#### Task
Repeat the whole listing exactly.

################

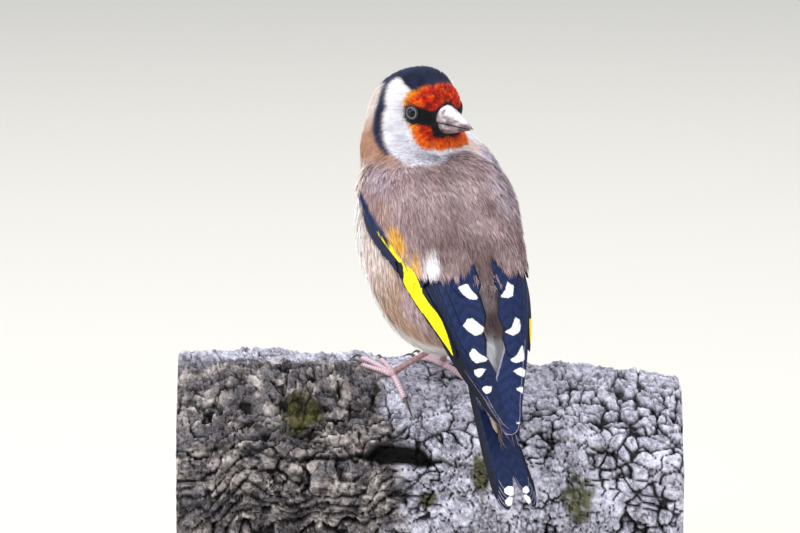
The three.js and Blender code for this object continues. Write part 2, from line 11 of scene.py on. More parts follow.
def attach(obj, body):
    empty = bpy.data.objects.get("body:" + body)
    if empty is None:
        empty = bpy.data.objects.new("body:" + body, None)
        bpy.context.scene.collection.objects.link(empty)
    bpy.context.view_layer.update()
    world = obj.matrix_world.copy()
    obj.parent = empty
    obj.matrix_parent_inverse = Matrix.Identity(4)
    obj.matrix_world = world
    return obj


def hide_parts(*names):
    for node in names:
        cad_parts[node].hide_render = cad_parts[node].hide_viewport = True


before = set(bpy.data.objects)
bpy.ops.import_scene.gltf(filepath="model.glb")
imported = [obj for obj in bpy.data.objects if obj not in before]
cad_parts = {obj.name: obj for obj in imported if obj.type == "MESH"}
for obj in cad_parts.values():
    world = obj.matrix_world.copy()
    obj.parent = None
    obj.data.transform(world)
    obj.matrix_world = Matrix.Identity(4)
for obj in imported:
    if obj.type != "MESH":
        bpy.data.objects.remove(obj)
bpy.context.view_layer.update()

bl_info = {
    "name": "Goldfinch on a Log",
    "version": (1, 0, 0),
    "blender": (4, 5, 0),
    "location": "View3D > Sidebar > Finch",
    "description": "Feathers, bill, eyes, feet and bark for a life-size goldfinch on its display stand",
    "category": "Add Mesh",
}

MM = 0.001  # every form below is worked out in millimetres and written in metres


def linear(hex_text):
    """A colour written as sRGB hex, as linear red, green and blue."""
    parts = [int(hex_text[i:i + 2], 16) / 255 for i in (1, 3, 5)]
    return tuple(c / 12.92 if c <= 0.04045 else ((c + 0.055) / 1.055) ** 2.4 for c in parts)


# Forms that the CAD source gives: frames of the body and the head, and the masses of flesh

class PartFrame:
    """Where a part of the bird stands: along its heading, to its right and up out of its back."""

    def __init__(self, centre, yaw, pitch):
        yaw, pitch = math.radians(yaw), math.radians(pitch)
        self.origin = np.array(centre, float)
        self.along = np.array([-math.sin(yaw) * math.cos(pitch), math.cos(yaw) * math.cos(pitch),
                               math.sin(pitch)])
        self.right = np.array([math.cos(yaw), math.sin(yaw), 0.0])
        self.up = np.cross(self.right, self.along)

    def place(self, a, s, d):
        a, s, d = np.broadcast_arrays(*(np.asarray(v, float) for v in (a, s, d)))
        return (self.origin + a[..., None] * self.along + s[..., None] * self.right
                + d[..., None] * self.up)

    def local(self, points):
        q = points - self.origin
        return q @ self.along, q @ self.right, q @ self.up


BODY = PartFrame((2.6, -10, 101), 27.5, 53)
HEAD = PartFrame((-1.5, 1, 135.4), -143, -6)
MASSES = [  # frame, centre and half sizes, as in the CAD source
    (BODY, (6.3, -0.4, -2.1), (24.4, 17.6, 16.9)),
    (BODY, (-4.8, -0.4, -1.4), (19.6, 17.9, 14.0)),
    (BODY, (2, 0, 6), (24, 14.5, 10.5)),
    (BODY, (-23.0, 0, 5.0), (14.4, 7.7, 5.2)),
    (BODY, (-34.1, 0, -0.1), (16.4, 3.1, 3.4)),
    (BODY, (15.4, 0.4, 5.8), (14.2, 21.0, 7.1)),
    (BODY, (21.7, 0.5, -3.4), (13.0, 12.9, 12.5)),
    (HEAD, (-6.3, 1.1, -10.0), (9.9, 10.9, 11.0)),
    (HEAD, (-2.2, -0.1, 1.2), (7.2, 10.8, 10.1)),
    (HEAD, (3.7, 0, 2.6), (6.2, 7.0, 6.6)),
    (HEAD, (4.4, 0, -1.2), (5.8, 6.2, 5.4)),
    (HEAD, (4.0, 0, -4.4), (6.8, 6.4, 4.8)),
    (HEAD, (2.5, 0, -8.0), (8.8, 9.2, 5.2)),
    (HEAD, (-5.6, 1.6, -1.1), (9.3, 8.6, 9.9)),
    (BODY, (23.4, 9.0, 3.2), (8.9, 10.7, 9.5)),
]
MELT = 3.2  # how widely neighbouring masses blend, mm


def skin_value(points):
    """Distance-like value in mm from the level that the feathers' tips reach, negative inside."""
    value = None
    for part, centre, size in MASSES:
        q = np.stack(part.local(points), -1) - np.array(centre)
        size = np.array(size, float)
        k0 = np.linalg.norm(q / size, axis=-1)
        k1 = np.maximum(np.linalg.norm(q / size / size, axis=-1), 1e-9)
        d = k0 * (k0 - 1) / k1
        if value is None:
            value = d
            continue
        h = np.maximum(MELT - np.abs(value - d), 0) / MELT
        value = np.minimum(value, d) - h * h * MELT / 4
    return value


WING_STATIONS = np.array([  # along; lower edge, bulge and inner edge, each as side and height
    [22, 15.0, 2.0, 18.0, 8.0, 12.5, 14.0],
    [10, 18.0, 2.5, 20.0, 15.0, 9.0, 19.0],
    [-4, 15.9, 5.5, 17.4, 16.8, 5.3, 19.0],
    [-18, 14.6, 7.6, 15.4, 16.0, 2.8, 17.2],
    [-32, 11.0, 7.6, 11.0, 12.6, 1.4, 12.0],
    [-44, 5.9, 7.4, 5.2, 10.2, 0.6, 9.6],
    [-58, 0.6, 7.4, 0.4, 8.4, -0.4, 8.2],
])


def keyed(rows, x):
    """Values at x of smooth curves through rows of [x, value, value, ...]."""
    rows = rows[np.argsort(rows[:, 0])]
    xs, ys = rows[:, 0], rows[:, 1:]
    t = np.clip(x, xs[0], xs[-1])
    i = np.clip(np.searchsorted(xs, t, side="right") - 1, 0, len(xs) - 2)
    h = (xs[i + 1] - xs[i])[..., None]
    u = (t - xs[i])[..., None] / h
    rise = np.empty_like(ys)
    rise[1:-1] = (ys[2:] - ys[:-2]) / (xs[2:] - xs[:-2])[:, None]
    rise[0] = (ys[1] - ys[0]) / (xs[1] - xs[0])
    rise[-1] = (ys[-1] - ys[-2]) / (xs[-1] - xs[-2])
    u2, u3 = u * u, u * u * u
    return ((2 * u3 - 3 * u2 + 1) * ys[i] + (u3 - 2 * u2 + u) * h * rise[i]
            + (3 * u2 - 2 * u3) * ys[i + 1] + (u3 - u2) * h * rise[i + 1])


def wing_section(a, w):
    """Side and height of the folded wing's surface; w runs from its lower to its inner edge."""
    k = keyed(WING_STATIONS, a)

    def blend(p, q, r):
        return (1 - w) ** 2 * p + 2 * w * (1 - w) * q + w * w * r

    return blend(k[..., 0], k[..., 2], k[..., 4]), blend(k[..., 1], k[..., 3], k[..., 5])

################

#### Answer to this exercise
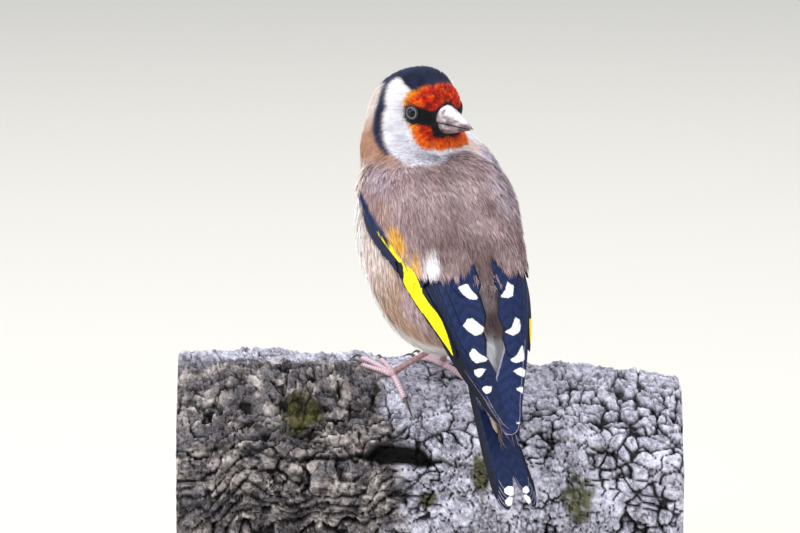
The three.js and Blender code for this object continues. Write part 2, from line 11 of scene.py on. More parts follow.
def attach(obj, body):
    empty = bpy.data.objects.get("body:" + body)
    if empty is None:
        empty = bpy.data.objects.new("body:" + body, None)
        bpy.context.scene.collection.objects.link(empty)
    bpy.context.view_layer.update()
    world = obj.matrix_world.copy()
    obj.parent = empty
    obj.matrix_parent_inverse = Matrix.Identity(4)
    obj.matrix_world = world
    return obj


def hide_parts(*names):
    for node in names:
        cad_parts[node].hide_render = cad_parts[node].hide_viewport = True


before = set(bpy.data.objects)
bpy.ops.import_scene.gltf(filepath="model.glb")
imported = [obj for obj in bpy.data.objects if obj not in before]
cad_parts = {obj.name: obj for obj in imported if obj.type == "MESH"}
for obj in cad_parts.values():
    world = obj.matrix_world.copy()
    obj.parent = None
    obj.data.transform(world)
    obj.matrix_world = Matrix.Identity(4)
for obj in imported:
    if obj.type != "MESH":
        bpy.data.objects.remove(obj)
bpy.context.view_layer.update()

bl_info = {
    "name": "Goldfinch on a Log",
    "version": (1, 0, 0),
    "blender": (4, 5, 0),
    "location": "View3D > Sidebar > Finch",
    "description": "Feathers, bill, eyes, feet and bark for a life-size goldfinch on its display stand",
    "category": "Add Mesh",
}

MM = 0.001  # every form below is worked out in millimetres and written in metres


def linear(hex_text):
    """A colour written as sRGB hex, as linear red, green and blue."""
    parts = [int(hex_text[i:i + 2], 16) / 255 for i in (1, 3, 5)]
    return tuple(c / 12.92 if c <= 0.04045 else ((c + 0.055) / 1.055) ** 2.4 for c in parts)


# Forms that the CAD source gives: frames of the body and the head, and the masses of flesh

class PartFrame:
    """Where a part of the bird stands: along its heading, to its right and up out of its back."""

    def __init__(self, centre, yaw, pitch):
        yaw, pitch = math.radians(yaw), math.radians(pitch)
        self.origin = np.array(centre, float)
        self.along = np.array([-math.sin(yaw) * math.cos(pitch), math.cos(yaw) * math.cos(pitch),
                               math.sin(pitch)])
        self.right = np.array([math.cos(yaw), math.sin(yaw), 0.0])
        self.up = np.cross(self.right, self.along)

    def place(self, a, s, d):
        a, s, d = np.broadcast_arrays(*(np.asarray(v, float) for v in (a, s, d)))
        return (self.origin + a[..., None] * self.along + s[..., None] * self.right
                + d[..., None] * self.up)

    def local(self, points):
        q = points - self.origin
        return q @ self.along, q @ self.right, q @ self.up


BODY = PartFrame((2.6, -10, 101), 27.5, 53)
HEAD = PartFrame((-1.5, 1, 135.4), -143, -6)
MASSES = [  # frame, centre and half sizes, as in the CAD source
    (BODY, (6.3, -0.4, -2.1), (24.4, 17.6, 16.9)),
    (BODY, (-4.8, -0.4, -1.4), (19.6, 17.9, 14.0)),
    (BODY, (2, 0, 6), (24, 14.5, 10.5)),
    (BODY, (-23.0, 0, 5.0), (14.4, 7.7, 5.2)),
    (BODY, (-34.1, 0, -0.1), (16.4, 3.1, 3.4)),
    (BODY, (15.4, 0.4, 5.8), (14.2, 21.0, 7.1)),
    (BODY, (21.7, 0.5, -3.4), (13.0, 12.9, 12.5)),
    (HEAD, (-6.3, 1.1, -10.0), (9.9, 10.9, 11.0)),
    (HEAD, (-2.2, -0.1, 1.2), (7.2, 10.8, 10.1)),
    (HEAD, (3.7, 0, 2.6), (6.2, 7.0, 6.6)),
    (HEAD, (4.4, 0, -1.2), (5.8, 6.2, 5.4)),
    (HEAD, (4.0, 0, -4.4), (6.8, 6.4, 4.8)),
    (HEAD, (2.5, 0, -8.0), (8.8, 9.2, 5.2)),
    (HEAD, (-5.6, 1.6, -1.1), (9.3, 8.6, 9.9)),
    (BODY, (23.4, 9.0, 3.2), (8.9, 10.7, 9.5)),
]
MELT = 3.2  # how widely neighbouring masses blend, mm


def skin_value(points):
    """Distance-like value in mm from the level that the feathers' tips reach, negative inside."""
    value = None
    for part, centre, size in MASSES:
        q = np.stack(part.local(points), -1) - np.array(centre)
        size = np.array(size, float)
        k0 = np.linalg.norm(q / size, axis=-1)
        k1 = np.maximum(np.linalg.norm(q / size / size, axis=-1), 1e-9)
        d = k0 * (k0 - 1) / k1
        if value is None:
            value = d
            continue
        h = np.maximum(MELT - np.abs(value - d), 0) / MELT
        value = np.minimum(value, d) - h * h * MELT / 4
    return value


WING_STATIONS = np.array([  # along; lower edge, bulge and inner edge, each as side and height
    [22, 15.0, 2.0, 18.0, 8.0, 12.5, 14.0],
    [10, 18.0, 2.5, 20.0, 15.0, 9.0, 19.0],
    [-4, 15.9, 5.5, 17.4, 16.8, 5.3, 19.0],
    [-18, 14.6, 7.6, 15.4, 16.0, 2.8, 17.2],
    [-32, 11.0, 7.6, 11.0, 12.6, 1.4, 12.0],
    [-44, 5.9, 7.4, 5.2, 10.2, 0.6, 9.6],
    [-58, 0.6, 7.4, 0.4, 8.4, -0.4, 8.2],
])


def keyed(rows, x):
    """Values at x of smooth curves through rows of [x, value, value, ...]."""
    rows = rows[np.argsort(rows[:, 0])]
    xs, ys = rows[:, 0], rows[:, 1:]
    t = np.clip(x, xs[0], xs[-1])
    i = np.clip(np.searchsorted(xs, t, side="right") - 1, 0, len(xs) - 2)
    h = (xs[i + 1] - xs[i])[..., None]
    u = (t - xs[i])[..., None] / h
    rise = np.empty_like(ys)
    rise[1:-1] = (ys[2:] - ys[:-2]) / (xs[2:] - xs[:-2])[:, None]
    rise[0] = (ys[1] - ys[0]) / (xs[1] - xs[0])
    rise[-1] = (ys[-1] - ys[-2]) / (xs[-1] - xs[-2])
    u2, u3 = u * u, u * u * u
    return ((2 * u3 - 3 * u2 + 1) * ys[i] + (u3 - 2 * u2 + u) * h * rise[i]
            + (3 * u2 - 2 * u3) * ys[i + 1] + (u3 - u2) * h * rise[i + 1])


def wing_section(a, w):
    """Side and height of the folded wing's surface; w runs from its lower to its inner edge."""
    k = keyed(WING_STATIONS, a)

    def blend(p, q, r):
        return (1 - w) ** 2 * p + 2 * w * (1 - w) * q + w * w * r

    return blend(k[..., 0], k[..., 2], k[..., 4]), blend(k[..., 1], k[..., 3], k[..., 5])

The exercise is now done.